Katelyn Sweeney was a freshman at Natick High School in Massachusetts who didn’t see herself as a STEM student until she was placed in a technology class. Her teacher emphasized Invention Education, an approach to learning that teaches the unique ways inventors find and solve problems. This completely changed Katelyn’s educational path — she went on to graduate from MIT in engineering and is now a U.S. patent holder and valuable contributor in the high-tech sector.
The pathway can and should have incredible reach. Blake Turner, for example, turned his talents toward the invention track when his community college in rural Grants Pass, Oregon, participated in an invention prototyping competition. Blake created a device that converts traditional car engines to run on hydrogen instead of gasoline — and he won. While still in college, he founded a sustainability-focused company that has the potential to revolutionize the way we drive by bridging the gap between fossil fuels and clean energy.
For Clara Mabour, the pathway led to a future in mentorship and teaching.
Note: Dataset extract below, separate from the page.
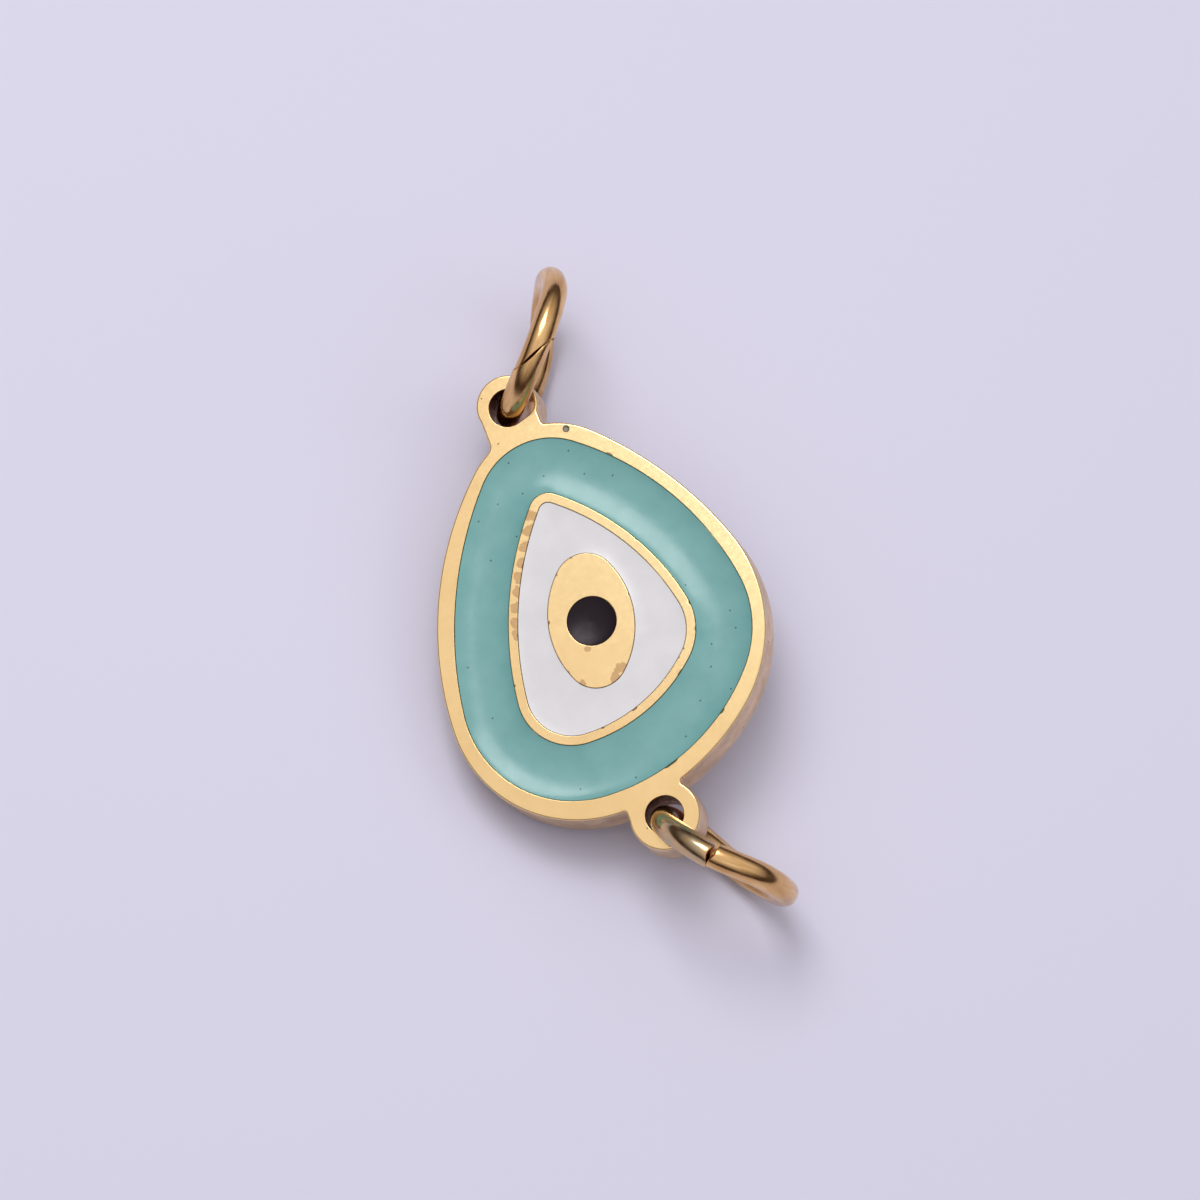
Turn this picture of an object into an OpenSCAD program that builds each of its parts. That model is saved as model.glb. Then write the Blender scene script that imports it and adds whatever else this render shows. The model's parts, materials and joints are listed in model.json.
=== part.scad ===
// Evil eye charm connector: a flat cast charm with recessed enamel and a lug at each end,
// each lug carrying an open jump ring. It lies as it rests on a table, on both rings and
// on the left edge of the charm.

/* [Charm] */
// Thickness of the charm
charm_t = 1.5; // [1.3:0.05:1.6]
// Depth of the enamel cells below the front face
cell_depth = 0.7; // [0.4:0.05:0.9]
// How far the enamel stays below the front face
enamel_drop = 0.08; // [0.04:0.01:0.2]
// Width of the metal line between the two outer enamel colours
line_w = 0.27; // [0.2:0.01:0.4]
// Diameter of the pupil
pupil_d = 1.44; // [1:0.02:1.5]

/* [Lugs] */
// Diameter of the round end of the upper lug
upper_lug_d = 1.8; // [1.78:0.02:2]
// Diameter of the round end of the lower lug
lower_lug_d = 2.04; // [2.02:0.02:2.2]
// Diameter of the hole in each lug
hole_d = 1.12; // [1.12:0.02:1.18]
// Distance from the pupil up to the upper hole
upper_hole_y = 6.8; // [6.75:0.01:6.85]
// Distance from the pupil down to the lower hole
lower_hole_y = 6.07; // [6.02:0.01:6.12]

/* [Jump rings] */
// Diameter of the wire
wire_d = 0.76; // [0.7:0.02:0.76]
// Inside diameter of a ring
ring_id = 3.44; // [3.3:0.02:3.6]
// Width of the cut where the two ends of a ring meet
cut_w = 0.06; // [0.05:0.01:0.3]
// Upper ring: swing, clockwise from straight up
upper_swing = 39.5; // [0:0.5:60]
// Lower ring: swing, anticlockwise from straight down
lower_swing = 37; // [0:0.5:60]
// Upper ring: lean out of square with the charm
upper_lean = 9.5; // [0:0.5:9.5]
// Lower ring: lean out of square with the charm
lower_lean = 5; // [0:0.5:9.5]
// Upper ring: place of the cut, from the ring's far end over its front
upper_cut_at = 104; // [45:1:135]
// Lower ring: place of the cut, from the ring's far end over its front
lower_cut_at = 87; // [45:1:135]

/* [Resting place] */
// Tilt of the charm as it lies on a flat surface
rest_tilt = 16.7; // [0:0.1:25]

/* [Hidden] */
$fn = 96;

gold = [0.90, 0.75, 0.50];
ring_gold = [0.66, 0.47, 0.24];

// Each outline is a closed run of corner arcs [x, y, radius], anticlockwise from the top,
// joined by side arcs of the given radii, all tangent to each other.
body_corners = [[0.15, 3.45, 2.6], [-0.95, -1.67, 3.87], [0.5, -0.56, 4.42]];
body_sides = [9.8, 6.9, 11.5];
cell_corners = [[0.06, 3.55, 2.09], [-1.05, -1.6, 3.33], [1.27, -0.81, 3.22]];
cell_sides = [11.15, 5.97, 8.72];
white_corners = [[0, 3.49, 0.28], [-1.15, -1.64, 1.37], [1.07, -0.74, 1.53]];
white_sides = [9.42, 4.51, 7.19];
iris_corners = [[0.26, 1.07, 0.91], [-0.19, -1.05, 0.89]];
iris_sides = [2.78, 2.73];
pupil_x = 0.05;

// The upper hole runs on to the right as a short slot, close to the lug's edge. The slot's
// straight sides are a step inside its round end.
slot_x = 0.36;
slot_drop = 0.05;
slot_d = 0.84;
slot_step = 0.01;

// The webs that join the lugs to the body: how far they reach left and right of the middle,
// and the radii of the fillets there.
upper_web = [0.88, 0.76];
upper_fillets = [0.28, 0.12];
lower_web = [1, 0.78];
lower_fillets = [0.08, 0.08];
// The upper lug's round end is centred a little above its hole.
lug_offset = 0.08;

// The arcs of an outline are drawn as chords that come this near to them.
arc_error = 0.002;

ring_r = (ring_id + wire_d) / 2;
// Distance from a hole to the middle of its ring. The wire curves through the hole, and
// has the same room on its outer side, halfway through, as on its inner side at the faces.
ring_reach = (ring_id / 2 + wire_d + sqrt(pow(ring_id, 2) - pow(charm_t, 2)) / 2) / 2;
cut_angle = cut_w / ring_r * 180 / PI;
upper_ring_pos = [sin(upper_swing), cos(upper_swing)] * ring_reach + [0, upper_hole_y];
lower_ring_pos = [sin(lower_swing), -cos(lower_swing)] * ring_reach - [0, lower_hole_y];

function xy(c) = [c[0], c[1]];

// Axis of a ring that swings clockwise from straight up by one angle and leans by another.
function ring_axis(swing, lean) =
    [cos(lean) * cos(swing), -cos(lean) * sin(swing), -sin(lean)];

// How far a ring reaches from its own middle in a direction.
function ring_span(axis, direction) =
    ring_r * sqrt(1 - pow(axis * direction, 2)) + wire_d / 2;

// In its resting place the charm touches the table with its left edge or with a ring, and
// the middle of the box it takes up there is at x = 0 and y = 0.
up = [sin(rest_tilt), 0, cos(rest_tilt)];
upper_axis = ring_axis(upper_swing, upper_lean);
lower_axis = ring_axis(180 - lower_swing, lower_lean);
body_left = body_corners[1][0] - body_corners[1][2];
body_right = body_corners[2][0] + body_corners[2][2];
lowest = min(body_left * up[0] - charm_t / 2 * up[2],
             upper_ring_pos[0] * up[0] - ring_span(upper_axis, up),
             lower_ring_pos[0] * up[0] - ring_span(lower_axis, up));
top_y = upper_ring_pos[1] + ring_span(upper_axis, [0, 1, 0]);
bottom_y = lower_ring_pos[1] - ring_span(lower_axis, [0, 1, 0]);
rest_shift = [-(body_left + body_right) / 2 * up[2], -(top_y + bottom_y) / 2, -lowest];

// Centre of the side arc of radius r that touches the corner arcs a and b.
function side_centre(a, b, r) =
    let (d = norm(xy(b) - xy(a)),
         along_ab = (xy(b) - xy(a)) / d,
         p = r - a[2],
         q = r - b[2],
         x = (p * p - q * q + d * d) / (2 * d),
         y = sqrt(p * p - x * x))
    xy(a) + along_ab * x + [-along_ab[1], along_ab[0]] * y;

// Direction from point a to point b, in degrees.
function heading(a, b) = atan2(b[1] - a[1], b[0] - a[0]);

// Anticlockwise turn from one direction to another.
function turn(from, to) = to < from ? to + 360 - from : to - from;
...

Clara immigrated to the U.S. from Haiti at age six. By the time she was in high school in Florida — where an influential teacher encouraged her love of STEM — she was part of a team inventing a portable water filtration system for use in emergency relief after natural disasters that was showcased at the White House Science Fair. Clara is now an invention educator herself at that same school, inspiring the next generation of innovators and inventors.